State Department officials say they're satisfied the administration has been able to ease Russian concerns about its missile defense plans. But with China continuing to express misgivings about the program, the State Department says a U.S. team will go to Beijing next week to continue the dialogue on the issue.

Only hours before he announced U.S. withdrawal from the Anti-Ballistic Missile treaty on Thursday, President Bush called Chinese President Jiang Zemin with an offer to hold what were termed "high-level strategic talks" on the issue.

Beijing worries that administration plans to develop a missile defense system will undercut the deterrent value of its small nuclear arsenal, believed to include about 20 nuclear missiles capable of reaching the United States.

China has threatened to expand its strategic weapons program in response to a U.S. anti-missile deployment. But in announcing the dispatch of the U.S. experts to China, State Department spokesman Richard Boucher said a Chinese military buildup has already been underway, independent of U.S. anti-missile efforts. "They are engaged in a substantial effort to modernize their strategic nuclear forces," the spokesman said. "We don't think that our limited missile defense would in any way negate that force, or threaten that force.

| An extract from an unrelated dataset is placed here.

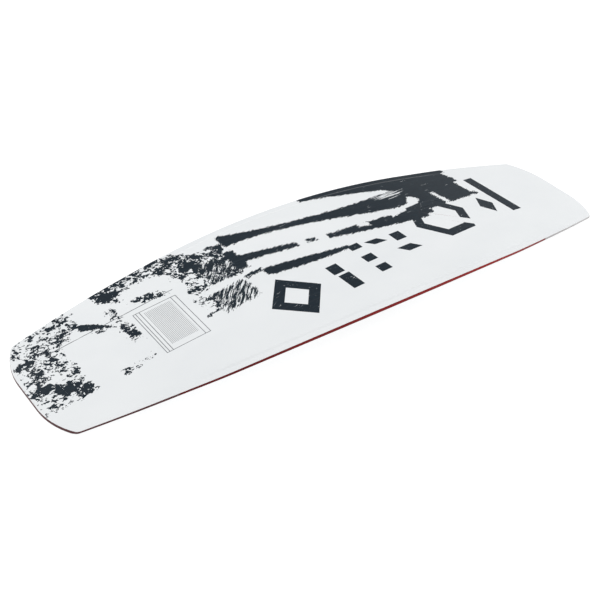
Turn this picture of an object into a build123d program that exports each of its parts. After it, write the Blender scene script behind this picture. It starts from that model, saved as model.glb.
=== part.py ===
from build123d import *
import math
import os

os.makedirs("parts", exist_ok=True)

# Wakeboard, stored base up. +X runs along the board towards its nose, +Y across it and
# +Z up out of the base. The origin is under the board's centre, at the height of the two
# tips it stands on. Millimetres throughout.

# Outline
TIP_X = 720.0                # half the length
HALF_WIDTH = 216.0           # half the width, at the middle
SHOULDER_X = 687.0           # where a rail turns into the tip's shoulder
SHOULDER_Y = 145.8
TIP_EDGE_Y = 41.5            # half the straight edge across a tip
CORNER_RADIUS = 14.0

# Rocker: a round middle that runs on into almost straight ends
ROCKER_RADIUS = 3150.0
ROCKER_ARC_X = 377.0
END_RADIUS = 20000.0

# Thickness, from base to deck
THICKNESS = 16.0             # between the feet
TIP_THICKNESS = 7.2
TAPER_START_X = 300.0
EDGE_HEIGHT = 8.8            # whole edge at the middle of a rail
TIP_EDGE_HEIGHT = 4.6
RAIL_SLOPE = 0.28            # underside next to the rail, rise per unit across
RAIL_SLOPE_WIDTH = 18.0
DECK_SLOPE = 0.09            # gentler slope between that and the flat deck

# Chine: a low step in the base along each rail, faded out before the tips
STEP_DEPTH = 2.0
STEP_INNER = 19.0            # distance in from the rail to the step's upper line
STEP_SLOPE = 0.4             # of its face, which falls towards the rail
STEP_FULL_X = 360.0
STEP_END_X = 500.0

# Layers
BASE_SHEET = 1.2
LOWER_GLASS = 0.6
UPPER_GLASS = 0.5
TOP_SHEET = 0.5

# Rail mouldings
RAIL_WIDTH = 12.0
TIP_RAIL_WIDTH = 25.0
SIDEWALL_END_X = 490.0
CORE_TIP_EDGE_Y = 80.0
CORE_SHOULDER_X = 679.9
CORE_SHOULDER_Y = 135.0
CORE_CORNER_RADIUS = 8.0

# Core strips: the lines between them, on one side of the centre line
STRIP_LINES = {"centre": 20.1, "inner": 60.2, "stringer": 92.2, "mid": 132.0, "outer": 172.0}

# Binding inserts
FOOT_X = 292.1               # centre of each foot's rows
ROW_Y = 76.2                 # half of the 152.4 mm between the two rows
PITCH = 25.4
ROW_COUNT = 6
BARREL_RADIUS = 5.5
FLANGE_RADIUS = 9.5
FLANGE_DEPTH = 2.4           # flange and its fillet, below the core's upper face
BORE_RADIUS = 2.5            # M6 thread drawn plain at its minor diameter
BORE_DEPTH = 12.5

# Construction margins
REACH_X = 760.0              # the surfaces run on past the tips
REACH_Y = 240.0              # and past the rails
DEEP = 120.0
TRIM = 3.0                   # length the layers cut off an insert at each end
CURVE_POINTS = 25


def smooth(t):
    """0 below t = 0, 1 above t = 1, with a soft start and finish."""
    t = min(max(t, 0.0), 1.0)
    return t * t * (3 - 2 * t)


def blend(a, b, t):
    return a + (b - a) * t


def rocker(x):
    """Drop of the base below its highest point."""
    x = abs(x)
    if x <= ROCKER_ARC_X:
        return ROCKER_RADIUS - math.sqrt(ROCKER_RADIUS**2 - x**2)
    arc_slope = ROCKER_ARC_X / math.sqrt(ROCKER_RADIUS**2 - ROCKER_ARC_X**2)
    run = x - ROCKER_ARC_X
    return rocker(ROCKER_ARC_X) + arc_slope * run + run**2 / (2 * END_RADIUS)


def thickness(x):
    t = smooth((abs(x) - TAPER_START_X) / (TIP_X - TAPER_START_X))
    return blend(THICKNESS, TIP_THICKNESS, t)


def edge_height(x):
    return blend(EDGE_HEIGHT, TIP_EDGE_HEIGHT, smooth(abs(x) / TIP_X))


def rail_half_width(x):
    """Half width of the board on its rail arc."""
    rise = HALF_WIDTH - SHOULDER_Y
    radius = (SHOULDER_X**2 + rise**2) / (2 * rise)
    return HALF_WIDTH - radius + math.sqrt(radius**2 - x**2)


CROWN = rocker(TIP_X) + TIP_THICKNESS        # height of the base at the board's centre


def base_z(x):
    return CROWN - rocker(x)


def lip_z(x):
    """The narrow lip below the step; past the step's end it would lie above the base."""
    if abs(x) < STEP_FULL_X:
        return base_z(x) - STEP_DEPTH
    return base_z(x) + blend(0, STEP_DEPTH, (abs(x) - STEP_END_X) / (STEP_END_X - STEP_FULL_X))


def step_z(x):
    """Height at the centre line of the slope that forms the step's face."""
    return base_z(x) + STEP_SLOPE * (rail_half_width(x) - STEP_INNER)


def deck_z(x):
    return base_z(x) - thickness(x)


def edge_z(x):
    """Bottom of the board's edge, along the rail."""
    return min(base_z(x), lip_z(x)) - edge_height(x)


def rail_slope_z(x):
    return edge_z(x) - RAIL_SLOPE * rail_half_width(x)


def deck_slope_z(x):
    knee_y = rail_half_width(x) - RAIL_SLOPE_WIDTH
    return rail_slope_z(x) + (RAIL_SLOPE - DECK_SLOPE) * knee_y


def swept_region(height, slope, closing_z):
    """The space between z = height(x) + slope * y and a far level."""
    step = 2 * REACH_X / (CURVE_POINTS - 1)
    points = [(-REACH_X + i * step, height(-REACH_X + i * step)) for i in range(CURVE_POINTS)]
    start = Plane(origin=(0, -REACH_Y, -slope * REACH_Y), x_dir=(1, 0, 0), z_dir=(0, -1, 0))
    closing = Polyline(points[-1], (REACH_X, closing_z), (-REACH_X, closing_z), points[0])
    face = start * make_face([Spline(*points), closing])
    across = Vector(0, 1, slope)
    return extrude(face, 2 * REACH_Y * across.length, dir=across.normalized())


def under_base():
    """Everything below the base surface: flat, step face and lip."""
    left_face = swept_region(step_z, -STEP_SLOPE, -DEEP)
    step_faces = left_face & mirror(left_face, about=Plane.XZ)
    return swept_region(base_z, 0, -DEEP) & (step_faces + swept_region(lip_z, 0, -DEEP))


def above_deck():
    """Everything above the deck surface: the flat and two slopes up to each rail."""
    region = swept_region(deck_z, 0, CROWN + DEEP)
    for height, slope in ((deck_slope_z, DECK_SLOPE), (rail_slope_z, RAIL_SLOPE)):
        left_slope = swept_region(height, slope, CROWN + DEEP)
        region = region & left_slope & mirror(left_slope, about=Plane.XZ)
    return region


def outline(tip_x, tip_edge_y, shoulder_x, shoulder_y, half_width, corner_radius):
    """Two rail arcs, two straight tips, and shoulder arcs that leave the tips square."""
    across = shoulder_y - tip_edge_y
    radius = ((tip_x - shoulder_x) ** 2 + across**2) / (2 * (tip_x - shoulder_x))
    half_turn = math.asin(across / radius) / 2
    mid_x = tip_x - radius + radius * math.cos(half_turn)
    mid_y = tip_edge_y + radius * math.sin(half_turn)
    edges = []
    for sx in (1, -1):
        edges.append(Line((sx * tip_x, -tip_edge_y), (sx * tip_x, tip_edge_y)))
        for sy in (1, -1):
            tip_end = (sx * tip_x, sy * tip_edge_y)
            corner = (sx * shoulder_x, sy * shoulder_y)
            edges.append(ThreePointArc(tip_end, (sx * mid_x, sy * mid_y), corner))
    for sy in (1, -1):
        corners = [(sx * shoulder_x, sy * shoulder_y) for sx in (-1, 1)]
        edges.append(ThreePointArc(corners[0], (0, sy * half_width), corners[1]))
    face = make_face(edges)
    sharp = [v for v in face.vertices() if abs(abs(v.X) - shoulder_x) < 1]
    return fillet(sharp, radius=corner_radius)


def prism(face):
    """The outline stood up as a block that spans the whole board's height."""
    return extrude(Pos(0, 0, -DEEP / 2) * face, CROWN + DEEP)


def slab(x0, x1, y0, y1):
    return Pos((x0 + x1) / 2, (y0 + y1) / 2, CROWN / 2) * Box(x1 - x0, y1 - y0, CROWN + DEEP)


def insert_places(sx, sy):
    """Centres of the six inserts in one row."""
    first = FOOT_X - PITCH * (ROW_COUNT - 1) / 2
    return [(sx * (first + i * PITCH), sy * ROW_Y) for i in range(ROW_COUNT)]


def upright(x, y, radius, low, high):
    return Pos(x, y, (low + high) / 2) * Cylinder(radius, high - low)


def insert_body(x, y):
    """A flanged barrel, left long at both ends so the board's faces can trim it."""
    top = base_z(x) - BASE_SHEET - LOWER_GLASS
    barrel = upright(x, y, BARREL_RADIUS, deck_z(x) - TRIM, top + TRIM)
    flange = upright(x, y, FLANGE_RADIUS, top - FLANGE_DEPTH, top + TRIM)
    return barrel + flange


def insert_bore(x, y):
    return upright(x, y, BORE_RADIUS, deck_z(x) - TRIM, deck_z(x) + BORE_DEPTH)


def save(name, shape):
    shapes = shape if isinstance(shape, list) else [shape]
    solids = [solid for item in shapes for solid in item.solids()]
    item = solids[0] if len(solids) == 1 else Compound(children=solids)
    item.label = name
    export_step(item, f"parts/{name}.step")
    print(name, len(solids), round(sum(s.volume for s in solids) / 1000, 2), "cm3")


base = under_base()
deck = above_deck()
outer = prism(
    outline(TIP_X, TIP_EDGE_Y, SHOULDER_X, SHOULDER_Y, HALF_WIDTH, CORNER_RADIUS)
)
inner = prism(
    outline(
        TIP_X - TIP_RAIL_WIDTH,
        CORE_TIP_EDGE_Y,
        CORE_SHOULDER_X,
        CORE_SHOULDER_Y,
        HALF_WIDTH - RAIL_WIDTH,
        CORE_CORNER_RADIUS,
    )
)

glass_top = Pos(0, 0, -BASE_SHEET) * base
core_top = Pos(0, 0, -BASE_SHEET - LOWER_GLASS) * base
glass_bottom = Pos(0, 0, TOP_SHEET) * deck
core_bottom = Pos(0, 0, TOP_SHEET + UPPER_GLASS) * deck

inserts = {}
for end, sx in (("nose", 1), ("tail", -1)):
    for side, sy in (("left", 1), ("right", -1)):
        inserts[f"inserts_{end}_{side}"] = insert_places(sx, sy)
bodies = {
    name: [(insert_body(x, y) & core_top) & deck for x, y in places]
    for name, places in inserts.items()
}
all_bodies = [body for group in bodies.values() for body in group]


def main():
    save("base_sheet", (outer & base) - glass_top)
    save("lower_laminate", (inner & glass_top) - core_top)
    save("upper_laminate", ((inner & glass_bottom) - core_bottom) - all_bodies)
    save("top_sheet", ((outer & deck) - glass_bottom) - all_bodies)
    save_rails((outer - inner) & glass_top & glass_bottom)
    save_strips((inner & core_top) & core_bottom)
    for name, group in bodies.items():
        bored = [body - insert_bore(x, y) for body, (x, y) in zip(group, inserts[name])]
        save(name, bored)


def save_rails(ring):
    side = HALF_WIDTH + RAIL_WIDTH
    wall = ring & slab(-SIDEWALL_END_X, SIDEWALL_END_X, 0, side)
    save("sidewall_left", wall)
    save("sidewall_right", mirror(wall, about=Plane.XZ))
    tip = ring & slab(SIDEWALL_END_X, REACH_X, -side, side)
    save("tip_rail_nose", tip)
    save("tip_rail_tail", mirror(tip, about=Plane.YZ))


def save_strips(core):
    half = STRIP_LINES["centre"]
    save("core_centre", core & slab(-TIP_X, TIP_X, -half, half))
    lines = list(STRIP_LINES.values()) + [HALF_WIDTH]
    names = ["core_inner", "core_stringer", "core_mid", "core_outer", "core_edge"]
    for name, near, far in zip(names, lines, lines[1:]):
        strip = core & slab(-TIP_X, TIP_X, near, far)
        if name == "core_stringer":
            strip = strip - all_bodies
        save(f"{name}_left", strip)
        save(f"{name}_right", mirror(strip, about=Plane.XZ))


main()
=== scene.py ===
import math

import bmesh
import bpy
import numpy as np
from mathutils import Matrix, Vector
from mathutils.geometry import delaunay_2d_cdt


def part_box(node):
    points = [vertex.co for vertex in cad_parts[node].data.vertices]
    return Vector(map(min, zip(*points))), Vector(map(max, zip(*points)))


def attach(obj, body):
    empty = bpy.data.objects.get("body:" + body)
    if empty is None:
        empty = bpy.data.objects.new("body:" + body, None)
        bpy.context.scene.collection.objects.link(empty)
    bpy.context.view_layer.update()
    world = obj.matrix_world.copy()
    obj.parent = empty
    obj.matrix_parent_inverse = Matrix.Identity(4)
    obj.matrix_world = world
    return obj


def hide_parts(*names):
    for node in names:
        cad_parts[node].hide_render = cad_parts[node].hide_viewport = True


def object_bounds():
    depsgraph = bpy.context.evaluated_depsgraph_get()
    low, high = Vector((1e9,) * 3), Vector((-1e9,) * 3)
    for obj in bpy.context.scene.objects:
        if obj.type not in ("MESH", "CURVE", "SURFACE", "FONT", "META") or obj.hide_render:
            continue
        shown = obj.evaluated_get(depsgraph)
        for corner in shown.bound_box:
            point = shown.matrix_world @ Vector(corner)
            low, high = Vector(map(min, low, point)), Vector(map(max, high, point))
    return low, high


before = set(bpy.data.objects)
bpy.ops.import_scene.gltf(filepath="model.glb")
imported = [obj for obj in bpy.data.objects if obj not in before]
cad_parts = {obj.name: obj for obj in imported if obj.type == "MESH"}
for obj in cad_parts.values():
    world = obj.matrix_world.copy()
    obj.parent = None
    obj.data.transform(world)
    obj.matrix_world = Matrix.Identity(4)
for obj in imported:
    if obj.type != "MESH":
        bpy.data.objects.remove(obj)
cad_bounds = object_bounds()

MM = 0.001

# ---------------------------------------------------------------- board shape, in mm
TIP_X, HALF_WIDTH = 720.0, 216.0
SHOULDER_X, SHOULDER_Y, TIP_EDGE_Y = 687.0, 145.8, 41.5
CORNER_RADIUS = 14.0
ROCKER_RADIUS, ROCKER_ARC_X, END_RADIUS = 3150.0, 377.0, 20000.0
THICKNESS, TIP_THICKNESS, TAPER_START_X = 16.0, 7.2, 300.0
EDGE_HEIGHT, TIP_EDGE_HEIGHT = 8.8, 4.6
RAIL_SLOPE, RAIL_SLOPE_WIDTH, DECK_SLOPE = 0.28, 18.0, 0.09
STEP_DEPTH, STEP_INNER, STEP_OUTER = 2.0, 19.4, 13.8
STEP_FULL_X, STEP_END_X = 360.0, 500.0
BASE_SHEET, LOWER_GLASS, TOP_SHEET = 1.2, 0.6, 0.5
RAIL_WIDTH = 12.0
SIDEWALL_END_X = 490.0
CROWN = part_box("base_sheet")[1].z / MM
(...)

And, therefore, we don't see any reason for them to expand that buildup."

The U.S. administration insists its envisaged missile defense system is aimed entirely at threats posed by so-called "rogue states" or terrorist groups that might acquire nuclear missiles.

Secretary of State Colin Powell said Thursday he believes China will eventually come to the same conclusion that Russia has, that the missile defense program is not directed against them.

Official Chinese reaction to the Bush decision was mild, with a spokeswoman in Beijing reiterating China's view that the ABM treaty has been crucial to international arms control and strategic balance, and saying it is "regrettable" if the United States was walking away from its commitments.